The rate-setters at the Bank of England expressed its severe concerns at the threat the Eurozone debt crisis poses to the UK economy at the last meeting of the Monetary Policy Committee, its minutes show.
The committee’s nine members all supported keeping the level of monetary stimulus for the economy, quantitative easing, at the £75bn previously targeted.
They were split on whether to increase the size of the asset purchase programme and agreed to look at it again at a later meeting.
And all unanimously voted to maintain interest rates at the current ultra-low 0.5 per cent, as economic woes deepen.
Members said the outlook for growth was “unusually uncertain”, reflecting UK exposure to the struggling Eurozone, unemployment figures and reduced consumer and business spending.
"While the worst risks had not so far crystallised, the threat of their doing so had increased, exacerbating the already severe strains in bank funding markets and financial markets more generally,” the minutes said.

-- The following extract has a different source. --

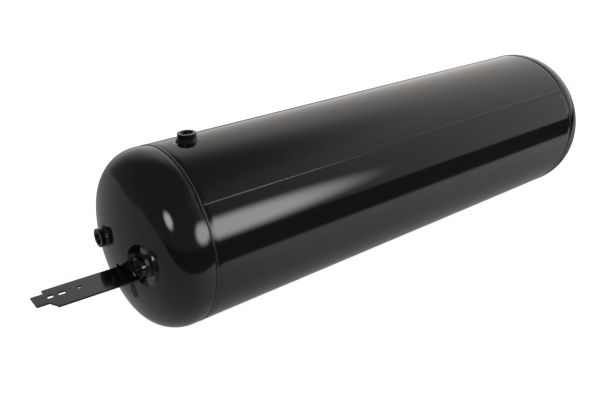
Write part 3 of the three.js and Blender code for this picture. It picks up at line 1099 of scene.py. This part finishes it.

The board was concerned at the Eurozone’s inability to resolve the debt crisis, and warned that “failure to respond successfully to those challenges would have significant adverse consequences for the world and UK economies.”
The minutes also stated the GDP is likely to remain “significantly below” pre-recession trends, despite a 0.5 per cent increase in the third quarter of 2011.
Trends indicate that the UK is likely to fall to stagnation in the fourth quarter, even as yields on longer-term UK government bonds fell this month.
The board also discussed other areas of concern, such as the reduction in interbank loans and subdued lending to domestic households, which could have an impact on growth.